CLAIM: “What I would do is make China play by the international rules, not like he has done. He has caused the deficit with China to go up not down,” Joe Biden said at the final presidential debate Thursday night.
VERDICT: FALSE.
The U.S. trade deficit in goods is on pace to be at its lowest since 2009. The deficit in the trade of goods with China fell 6.7 percent to $26.4 billion, according to the most recent data from the U.S. Department of Commerce.
Census Bureau data shows that in the first six months of the year, the U.S. ran a trade deficit with China of around $132 billion. If that keeps up, and it appears that it may, that would put the deficit at $264 billion, the lowest since the year Barack Obama took office during the Great Recession.

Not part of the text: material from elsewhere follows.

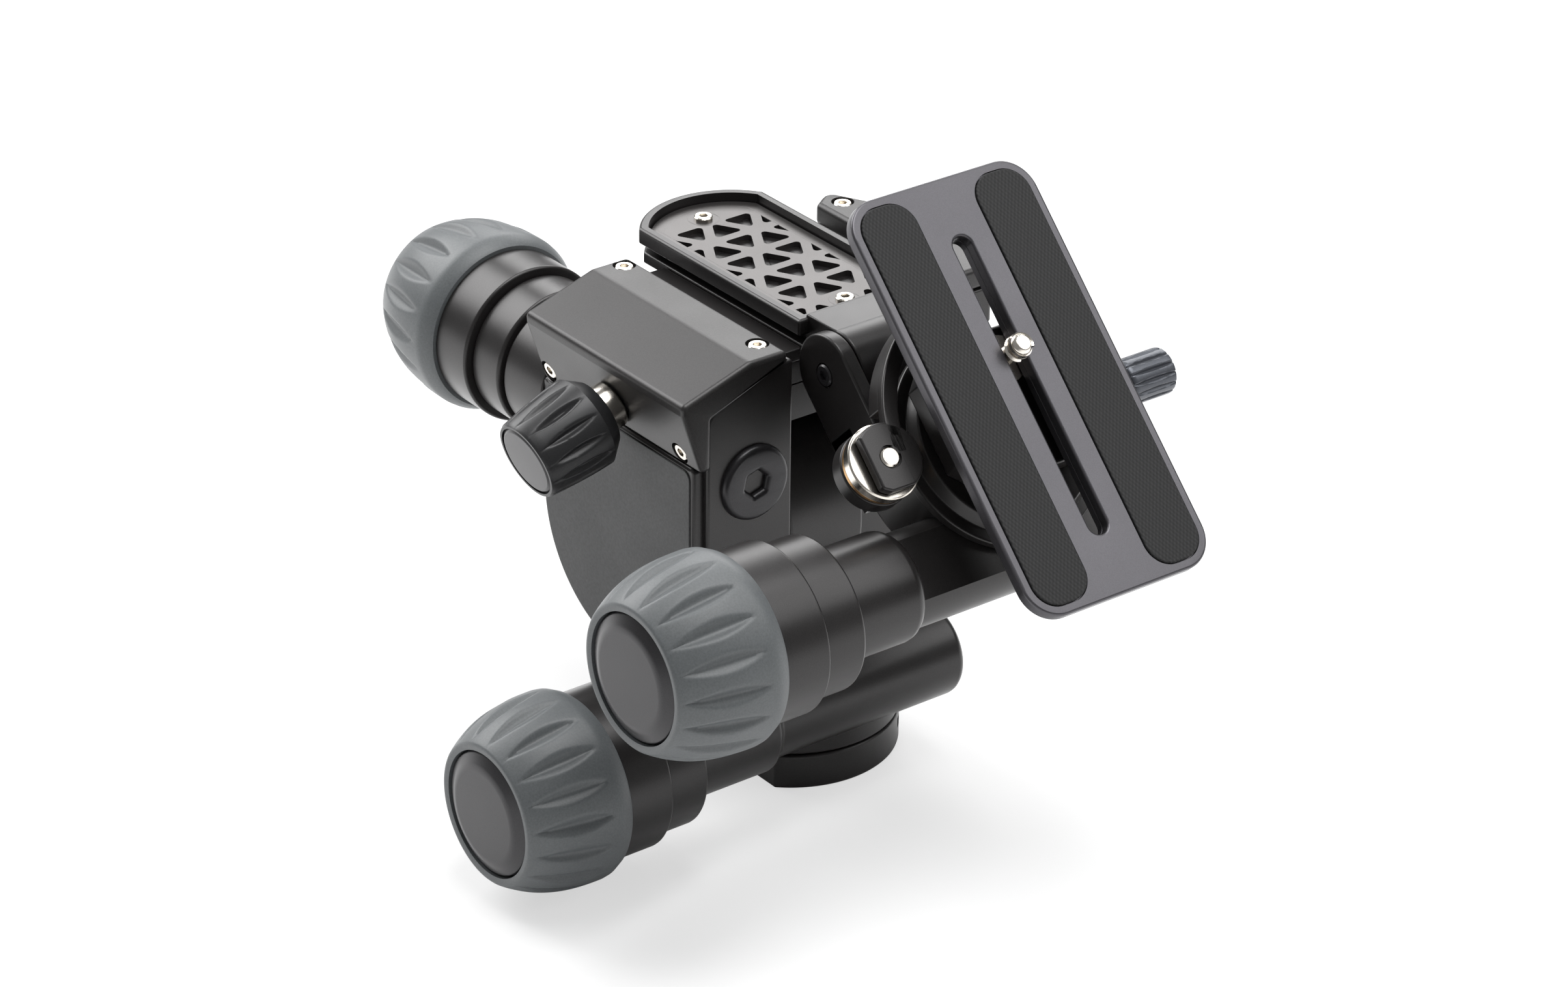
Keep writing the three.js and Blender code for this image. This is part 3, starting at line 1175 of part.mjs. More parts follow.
const tableBottom = ROTATOR_TOP + SEAT_GAP + TOUCH_GAP;
const tableTop = tableBottom + TABLE_EDGE;
const lugTop = tableTop + LEVER_LUG_RISE;
const leverPivot = [LEVER_PIVOT_REACH, -LEVER_PIVOT_SIDE, 0];

// Turntable with the stem that holds the wheel and the lug that carries the lever
function turntable() {
  const disc = bar("z", TABLE_RADIUS, tableBottom, tableTop, [rotatorReach, 0, 0], FINE);
  const cone = turned("z", [
    [0, tableTop - OVERRUN],
    [TABLE_TOP_RADIUS + TABLE_CONE / 2, tableTop - OVERRUN],
    [TABLE_TOP_RADIUS, tableTop + TABLE_CONE],
    [0, tableTop + TABLE_CONE],
  ], [rotatorReach, 0, 0], FINE);
  const stem = bar("z", TABLE_STEM_RADIUS, tableStemBottom, tableTop, [rotatorReach, 0, 0], COARSE);
  const lug = bar("z", LEVER_LUG_RADIUS, tableBottom, lugTop, leverPivot, MEDIUM);
  const pinRadius = LEVER_PIN_RADIUS + SEAT_GAP;
  const pinRoom = bar("z", pinRadius, tableBottom - OVERRUN, lugTop + OVERRUN, leverPivot, COARSE);
  return cut(join(disc, cone, stem, lug), pinRoom);
}

const plateBack = CLAMP_CENTRE - PLATE_HALF_LENGTH;
const plateFront = CLAMP_CENTRE + PLATE_HALF_LENGTH;
const clampScrewPlace = [CLAMP_SCREW_REACH, 0, CLAMP_SCREW_LIFT];

// Outline of the clamp body: a square with cut corners
function clampOutline(halfLength, near, far) {
  const back = CLAMP_CENTRE - halfLength;
  const front = CLAMP_CENTRE + halfLength;
  return outline([
    [back + CLAMP_CORNER, near], [front - CLAMP_CORNER, near],
    [front, near + CLAMP_CORNER], [front, far - CLAMP_CORNER],
    [front - CLAMP_CORNER, far], [back + CLAMP_CORNER, far],
    [back, far - CLAMP_CORNER], [back, near + CLAMP_CORNER],
  ]);
}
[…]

But Biden’s comment would likely have been wrong even without the pandemic reducing trade flows. Last year, as the Trump administration raised tariffs on Chinese goods, the trade deficit fell to $345.2 billion from $418 billion the prior year. That is slightly lower than it was in the last year of the Obama-Biden administration and lower than in the first year of the Trump administration, when trade was still being conducted under the terms set by Obama-Biden.
As the global economy has begun to recover from the pandemic, the U.S. trade deficit has grown with many other countries—but not with China.
Biden made this same false claim in the first debate.